(begin)

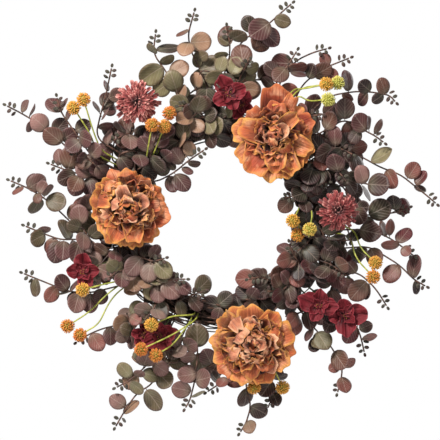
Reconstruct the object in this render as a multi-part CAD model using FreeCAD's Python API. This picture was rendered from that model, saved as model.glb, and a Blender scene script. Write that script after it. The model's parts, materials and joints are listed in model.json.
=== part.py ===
import FreeCAD, Part

import math
import os
from FreeCAD import Vector

# A harvest door wreath: a twig ring with picks of wired silver-dollar eucalyptus, three
# peonies, two chrysanthemums, blossom clusters and pompom sprays pushed into it.
# Millimetres, +Z up, the front faces -Y and the door is the plane y = 0. Layout tables
# give x and z from the ring's centre; the finished origin is the hook's bearing point.

# Ring
drawn_ring_radius = 155.0     # the ring radius that the layout tables below are drawn for
ring_radius = 155.0           # wreath centre to the middle of the twig bundle
core_radius = 13.0            # section of the thick inner vine hoop
twig_radius = 3.6             # section of each outer twig hoop
twig_count = 14
twig_gap = 0.3                # between neighbouring hoops
binding_radius = 0.8          # binding wire
binding_count = 6
binding_turn = 11.0           # degrees from the top to the first binding

# Hanging loop
loop_wire_radius = 1.2
loop_half_width = 12.0
loop_leg = 7.0
eyelet_wire_radius = 0.8
eyelet_spacing = 14.0
eyelet_shank = 9.0
pin_clearance = 0.25          # loop wire in its eyelets

# Flower heads
ball_radius = 4.0             # ball end of a flower stem
socket_clearance = 0.25
socket_wall = 2.75            # calyx round the ball
lip_wall = 1.6                # calyx behind the ball's widest part
flower_stem_radius = 1.9
ball_depth = 70.0             # door plane to the ball's centre
peony_radius = 66.0
mum_radius = 35.0
petal_layer = 2.0             # thickness of a layer of petals
layer_gap = 0.4
peg_radius = 5.0              # the peg that the layers are threaded on
peg_length = 20.0             # ball's centre to the peg's end
calyx_radius = 13.0
mum_calyx_radius = 10.0
calyx_front = 7.0             # ball's centre to the face that the first layer rests on
outer_rise = 19.0             # how far an outer layer's rim stands ahead of its hole
middle_rise = 30.0
mum_rise = 15.0
head_clear_depth = 9.0        # behind the ball's centre, foliage may pass under a head
swing_margin = 6.0            # room kept round a head for its tilt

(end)

What the exercise asks
Please reproduce each line exactly as written.

Answer to the task
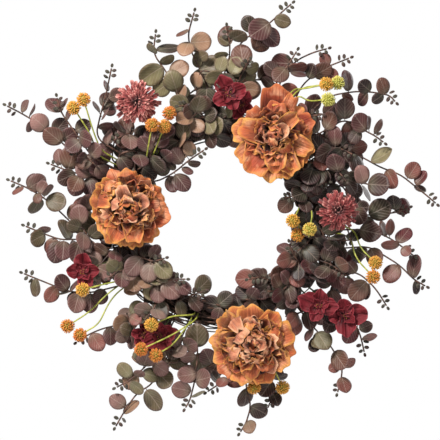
Reconstruct the object in this render as a multi-part CAD model using FreeCAD's Python API. This picture was rendered from that model, saved as model.glb, and a Blender scene script. Write that script after it. The model's parts, materials and joints are listed in model.json.
=== part.py ===
import FreeCAD, Part

import math
import os
from FreeCAD import Vector

# A harvest door wreath: a twig ring with picks of wired silver-dollar eucalyptus, three
# peonies, two chrysanthemums, blossom clusters and pompom sprays pushed into it.
# Millimetres, +Z up, the front faces -Y and the door is the plane y = 0. Layout tables
# give x and z from the ring's centre; the finished origin is the hook's bearing point.

# Ring
drawn_ring_radius = 155.0     # the ring radius that the layout tables below are drawn for
ring_radius = 155.0           # wreath centre to the middle of the twig bundle
core_radius = 13.0            # section of the thick inner vine hoop
twig_radius = 3.6             # section of each outer twig hoop
twig_count = 14
twig_gap = 0.3                # between neighbouring hoops
binding_radius = 0.8          # binding wire
binding_count = 6
binding_turn = 11.0           # degrees from the top to the first binding

# Hanging loop
loop_wire_radius = 1.2
loop_half_width = 12.0
loop_leg = 7.0
eyelet_wire_radius = 0.8
eyelet_spacing = 14.0
eyelet_shank = 9.0
pin_clearance = 0.25          # loop wire in its eyelets

# Flower heads
ball_radius = 4.0             # ball end of a flower stem
socket_clearance = 0.25
socket_wall = 2.75            # calyx round the ball
lip_wall = 1.6                # calyx behind the ball's widest part
flower_stem_radius = 1.9
ball_depth = 70.0             # door plane to the ball's centre
peony_radius = 66.0
mum_radius = 35.0
petal_layer = 2.0             # thickness of a layer of petals
layer_gap = 0.4
peg_radius = 5.0              # the peg that the layers are threaded on
peg_length = 20.0             # ball's centre to the peg's end
calyx_radius = 13.0
mum_calyx_radius = 10.0
calyx_front = 7.0             # ball's centre to the face that the first layer rests on
outer_rise = 19.0             # how far an outer layer's rim stands ahead of its hole
middle_rise = 30.0
mum_rise = 15.0
head_clear_depth = 9.0        # behind the ball's centre, foliage may pass under a head
swing_margin = 6.0            # room kept round a head for its tilt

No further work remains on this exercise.